Renumbering PDB files
From Proteopedia
Chemical groups (residues) in atomic coordinate files (PDB files) are numbered. For polymers (protein, DNA, RNA), the amino acid and nucleotide groups are given sequence numbers. For non-polymer groups (hetero groups in PDB terminology), the numbers are arbitrary. The wwPDB allows arbitrary numbering of polymer sequences. See examples at Unusual sequence numbering. Discrepancies in numbering are confusing and frustrating when comparing structures of similar macromolecules.
One of many examples is comparison of the structures of a bacterial cytochrome, OmcS. 6ef8 and 6nef are cryo-EM structures of the same cytochrome, mature length 407 amino acids (after removal of the N-terminal signal peptide, length 25 amino acids). 6ef8 is numbered 1-407, while the same residues in 6nef are numbered 26-432.
Below are servers that will re-number atomic coordinate files.
PDBrenum
PDBrenum is a server that renumbers atomic coordinate files to match the numberings in the corresponding UniProt entries. PDBrenum will process both PDB file format and mmCIF file format atomic coordinate files.
In the example of 6ef8 vs. 6nef, after processing by PDBrenum, the cytochromes in both files have sequence numbers 26-432, which is very helpful. Unfortunately, the authors listed the hemes (HEC) in different orders in the text of the PDB files, so their numbers still don't match.
PDB Tools Web
PDB Tools Web is a server that has many options for modifying PDB files. The complete list of operations is explained in the Manual. Operations can be applied to selected subsets of residues. Operations can be chained into sequential "pipelines". Operations affecting group numbering:
- pdb_reres: "Renumbers the residues of the PDB file starting from a given number (default 1)."
- pdb_shiftres: "Renumbers the residues of the PDB file by adding/subtracting a given number from the original numbering."
- pdb_gap: "Detects gaps between consecutive residues in the sequence, both by a distance criterion or discontinuous residue numbering. Only applies for protein residues."

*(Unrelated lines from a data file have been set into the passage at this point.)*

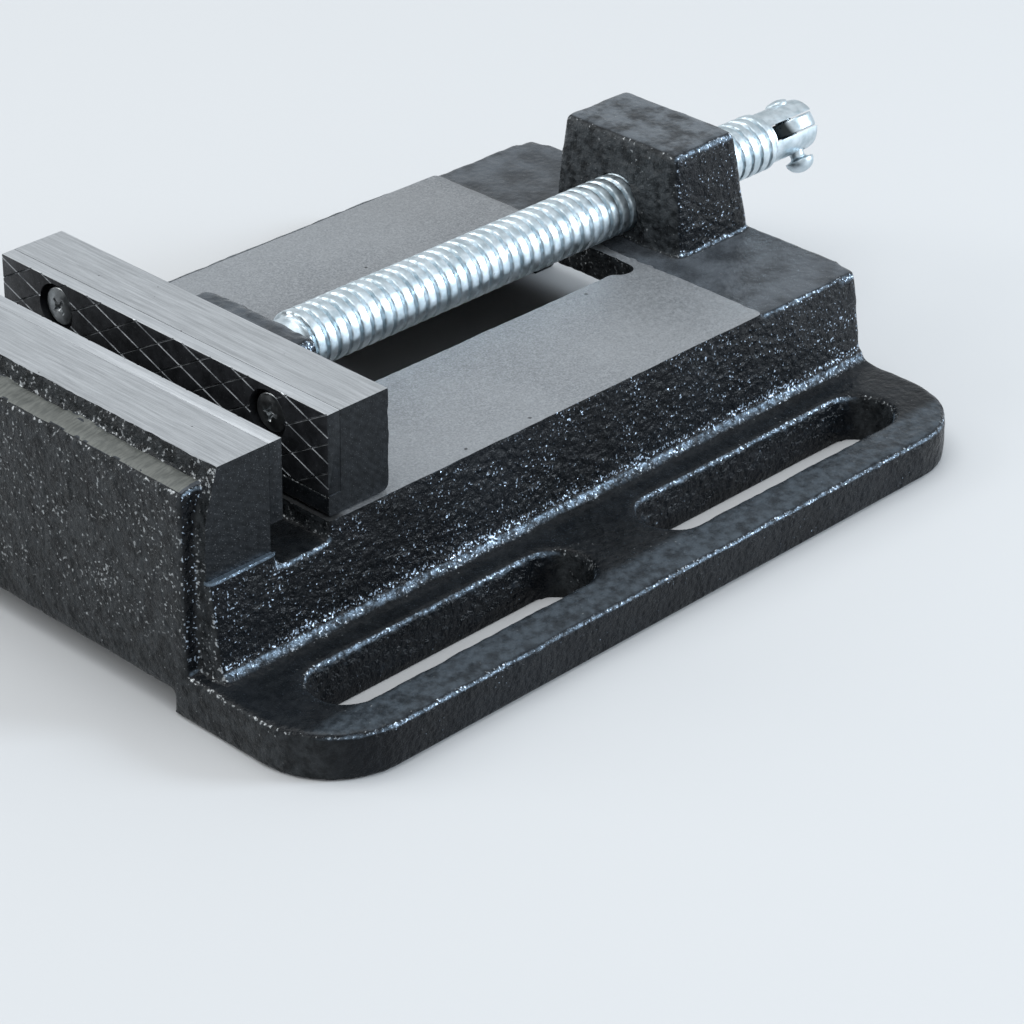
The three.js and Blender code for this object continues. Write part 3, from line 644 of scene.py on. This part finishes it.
def make_body():
    o = copy_of("vise_body", "vise_casting")
    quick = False
    # stock left on the faces that are machined afterwards
    me = o.data
    c = coords(me)
    x, y, z = c.T.copy()
    ways = (np.abs(z - WAYS_TOP) < 0.05) & (x > WAYS_X0 - 0.1) & (x < WAYS_X1 + 0.1)
    c[ways, 2] += 1.0
    c[(np.abs(z - FIXED_TOP) < 0.5) & (x < -99), 2] += 1.0
    flank = (np.abs(np.abs(y) - JAW_HALF) < 0.05) & (z > 31.3) & (x < -99) & (x > -117)
    c[flank, 1] += np.sign(y[flank]) * 1.0
    seat = (np.abs(x - FIXED_BACK) < 0.05) & (np.abs(y) < JAW_HALF + 0.05) & (z > 28.5)
    c[seat, 0] += 1.0
    rad = np.hypot(y, z - 40)
    bore = (np.abs(rad - 7.3) < 0.12) & (x > 50)
    c[bore, 1] *= 0.8
    c[bore, 2] = 40 + (c[bore, 2] - 40) * 0.8
    set_coords(me, c)
    remesh(o, 1.0 if quick else 0.62)
    me = o.data
    c = coords(me)
    e = edges_of(me)
    x, y, z = c.T
    w = np.where(z < 0.9, 0.04, 1.0)
    c = relax(c, e, w, 3 if quick else 6, 0.5)
    x, y, z = c.T
    # the upright corners at the back are rounder
    corner = (np.hypot(x - 78.6, np.abs(y) - 52.0) < 6.5) & (z > 13)
    c = relax(c, e, np.where(corner, 1.0, 0.0), 25, 0.6)
    set_coords(me, c)
    nrm = vertex_normals(me)
    x, y, z = c.T
    big = lattice_noise(c, 6.5, 1) * 0.15 + lattice_noise(c, 2.8, 2) * 0.10
    if not quick:
        big = big + lattice_noise(c, 1.5, 3) * 0.07
    calm = 1 - 0.55 * smoothstep(nrm[:, 2], 0.8, 0.97)
    # rough skin: the cast end of the guide slot, the fixed jaw's nose and the step behind its ledge
    end = (x > 35) & (x < 46) & (np.abs(y) < 20) & (z > 24) & (z < 34)
    nose = (x < -112.3) & (x > -120.5) & (z > 49.5) & (z < 56.2)
    amp = big * calm + lattice_noise(c, 1.7, 5) * (0.34 * end + 0.16 * nose)
    wd = np.where(z < 0.9, 0.0, 1.0)
    c = c + nrm * (amp * wd)[:, None]
    x, y, z = c.T
    # ragged groove at the back of the ledge
    g = np.exp(-(((x + 113.9 + 0.4 * lattice_noise(c, 5.0, 8)) / 0.55) ** 2)) * (z > 50.6) * (z < 53.2) * (np.abs(y) < 46.8)
    c[:, 2] -= 0.75 * g
    # faint upright seam on the near and far walls and the fold at the foot of the nut block
    seam = np.exp(-(((x + 95.9 - 0.12 * (z - 20)) / 0.6) ** 2)) * smoothstep(z, 13.5, 15.5) * (1 - smoothstep(z, 26, 28.5)) * (np.abs(y) > 49)
    c[:, 1] += np.sign(y) * 0.28 * seam
    fold = np.array([(-5.2, 44.6), (-6.6, 41.8), (-8.4, 39.2), (-9.6, 36.4), (-9.4, 33.4)])
    near_face = (x > 51.0) & (x < 54.5) & (z > 32) & (z < 46) & (y < 0)
    dmin = np.full(len(c), 9.0)
    for (y0, z0), (y1, z1) in zip(fold[:-1], fold[1:]):
        d0 = np.array([y1 - y0, z1 - z0])
        t = np.clip(((y - y0) * d0[0] + (z - z0) * d0[1]) / (d0 @ d0), 0, 1)
        dmin = np.minimum(dmin, np.hypot(y - y0 - t * d0[0], z - z0 - t * d0[1]))
    c[:, 0] -= np.where(near_face, 0.55 * np.exp(-((dmin / 0.55) ** 2)) + 0.35 * np.exp(-((dmin / 2.2) ** 2)), 0)
    c[:, 2] = np.maximum(c[:, 2], 0.0)
    c[z < 0.25, 2] = 0.0
    set_coords(me, c)
    # machining
    boolean(o, box_object(-95, 48.5, -72, 72, WAYS_TOP, 36.5))
    boolean(o, box_object(-116, -98, -72, 72, FIXED_TOP, 60))
    boolean(o, box_object(FIXED_BACK, -97.4, -50.6, 50.6, 29.3, 60))
    boolean(o, lathe_x("bore", [(44.0, 7.12), (84.0, 7.12)], [], 96, 0, 40))
    for sg in (-1, 1):
        boolean(o, box_object(-118.5, -98, *sorted((sg * JAW_HALF, sg * 56)), 31.68, 60))
    decimate(o, 60000 if quick else 196000)
    me = o.data
    while len(me.materials):
        me.materials.pop()
    for mt in (M_ENAMEL, M_WAYS, M_TOP, M_SIDE, M_LEDGE):
        me.materials.append(mt)
    nor, cen = face_data(me)
    idx = np.zeros(len(nor), np.int32)
    fx, fy, fz = cen.T
    behind = (fx > 41.8) & (np.abs(fy) < 18.2)
    idx[(nor[:, 2] > 0.98) & (np.abs(fz - WAYS_TOP) < 0.03) & (fx > WAYS_X0 - 2) & (fx < 48) & ~behind] = 1
    idx[(nor[:, 2] > 0.98) & (np.abs(fz - FIXED_TOP) < 0.03) & (fx < -90)] = 2
    idx[(np.abs(nor[:, 1]) > 0.95) & (np.abs(np.abs(fy) - JAW_HALF) < 0.04) & (fz > 31.6) & (fx < -99)] = 3
    idx[(nor[:, 0] > 0.95) & (np.abs(fx - FIXED_BACK) < 0.05) & (fz > 29)] = 3
    idx[(nor[:, 2] > 0.9) & (fx < -114.2) & (fx > -119.3) & (fz > 50.2) & (fz < 52.6) & (np.abs(fy) < 46.0)] = 4
    me.polygons.foreach_set("material_index", idx)
    shade(o, 38)
    return o


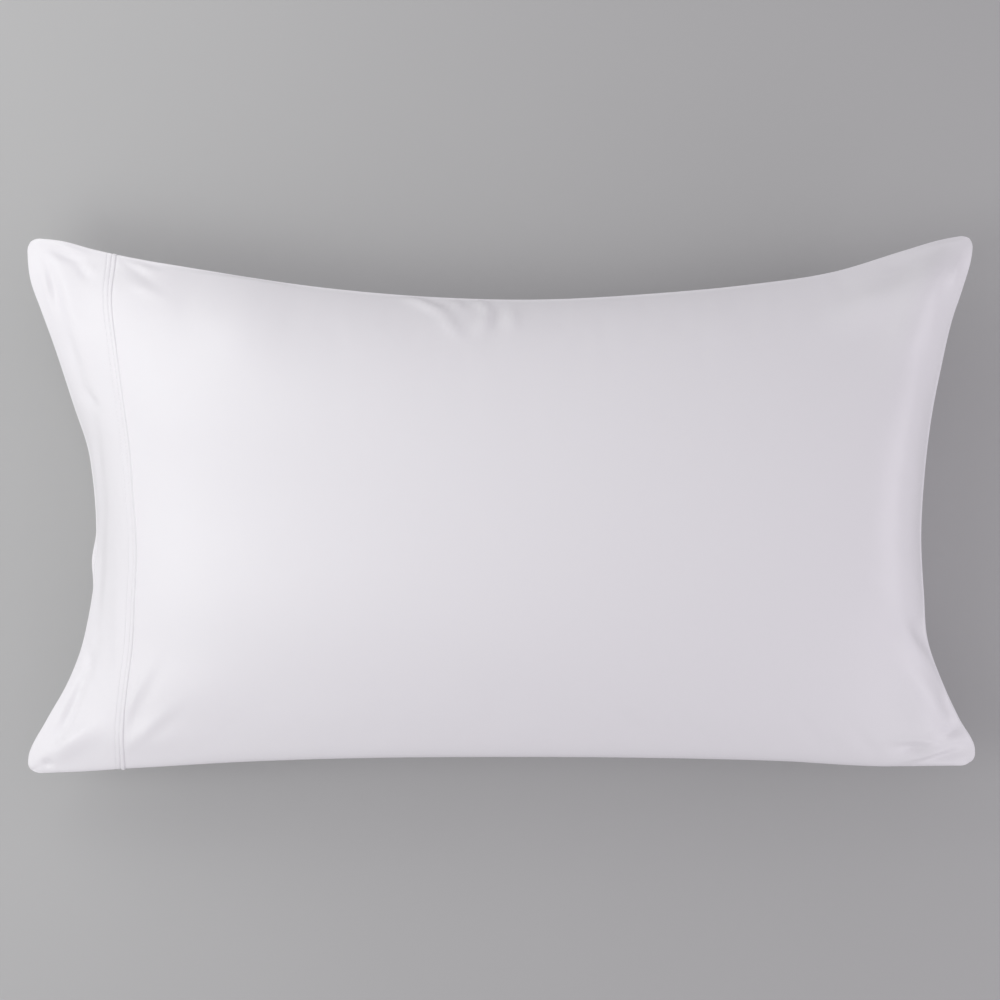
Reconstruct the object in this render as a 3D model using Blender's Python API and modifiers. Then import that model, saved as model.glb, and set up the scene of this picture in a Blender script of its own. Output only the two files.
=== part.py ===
"""A plain sateen pillowcase filled with a long bed pillow, lying on its back, as one closed solid.

X runs along the case, from its open hemmed end at -X to its sewn end at +X. Y runs across it, and
Z is up, out of its face. The origin is under the middle of the case, on the surface it lies on.
"""

from collections import namedtuple

import bmesh
import bpy
import numpy as np
from mathutils import Matrix, Vector

# Driving dimensions of the filled case, in metres.
LENGTH = 0.890  # corner to corner along X, of a case cut 914 mm long
WIDTH = 0.507  # corner to corner along Y, of a case cut 508 mm wide
FACE_CROWN = 0.107  # the face's middle above the seam
BACK_CROWN = 0.118  # the back's middle below the seam, before the floor flattens it
SEAM_HEIGHT = 0.079  # the seam above the floor, halfway along each side
CORNER_DROOP = 0.014  # how far the corners hang below that
CORNER_RADIUS = 0.012
SEAM_THICKNESS = 0.0026  # the pressed seam's four layers of cloth
MOUTH_GAP = 0.0032  # between the two hemmed edges of the open end, which lie almost shut
MOUTH_DEPTH = 0.014  # how far in that gap reaches before the filling closes it
MOUTH_SPAN = 0.9  # share of the width over which the end is open
FLOOR_BLEND = 0.007  # height over which the back turns onto the floor

END_SEAM = 0.0035  # share of the length that the pressed seam takes at each end

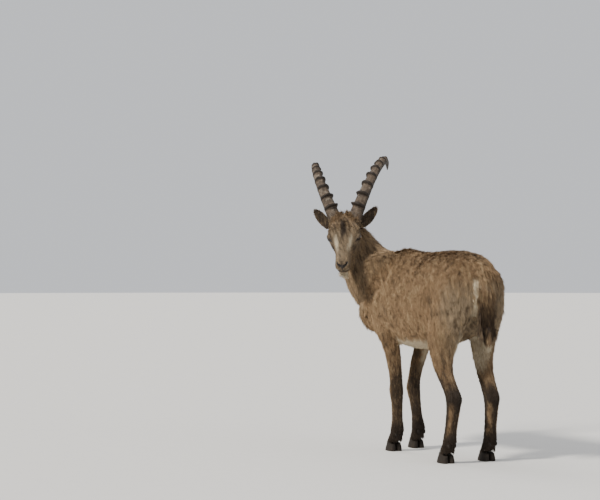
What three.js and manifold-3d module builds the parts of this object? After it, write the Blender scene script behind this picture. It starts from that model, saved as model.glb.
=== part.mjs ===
// A young male alpine ibex, life size, standing with its head turned back over its left side.
// The trunk looks along +X, +Y is the animal's left and +Z is up. The floor is at z = 0.
// Sizes are in millimetres.
import * as THREE from "three";
import { mergeVertices } from "three/addons/utils/BufferGeometryUtils.js";
import Module from "manifold-3d";

const wasm = await Module();
wasm.setup();

// Driving dimensions
const GAP = 0.3; // clearance between pieces that touch
const LOOKS = {
  torso: { color: 0x86643f, roughness: 0.95 },
  neck: { color: 0x7a5a3a, roughness: 0.95 },
  head: { color: 0x8a7257, roughness: 0.9 },
  tail: { color: 0x2c2018, roughness: 0.9 },
  leg: { color: 0x4f3a27, roughness: 0.9 },
  horn: { color: 0x4a4036, roughness: 0.6 },
  eye: { color: 0x3a2410, roughness: 0.1 },
  hoof: { color: 0x26211c, roughness: 0.5 },
  dewclaw: { color: 0x26211c, roughness: 0.5 },
};
const CENTRE = [199.6, 76.5]; // where the middle of the whole bounding box stands, seen from above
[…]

- pdb_delinsertion: "Deletes insertion codes in a PDB file, shifting the residue numbering of downstream residues. Allows for picking specific residues too." (For examples with insertion codes, see Unusual sequence numbering.)
Example
6ef8, a cytochrome polymer, has 7 chains of protein with hemes (HEC). Each protein chain is numbered 1-407. To re-number the protein 26-432 (as UniProt does), we need to add 25 to each number. Here is one set of steps:
- Specify 6ef8, and press the Fetch button.
- At the "Main" menu, select pdb_selchain. Press the + button to add this operation to the pipeline.
- Type A in the chain ID slot.
- At the "Main" menu, select pdb_shiftres. Press the + button to add this operation to the pipeline.
- Type 25 in the shift slot.
- At the bottom, check Tidy.
- At the bottom, click the green Run button.
The output is a PDB file containing only chain A, renumbered 26-432. The HEC groups are also renumbered. To avoid renumbering those, you would have to delete them and then cut/paste from the original PDB file using a plain text editor.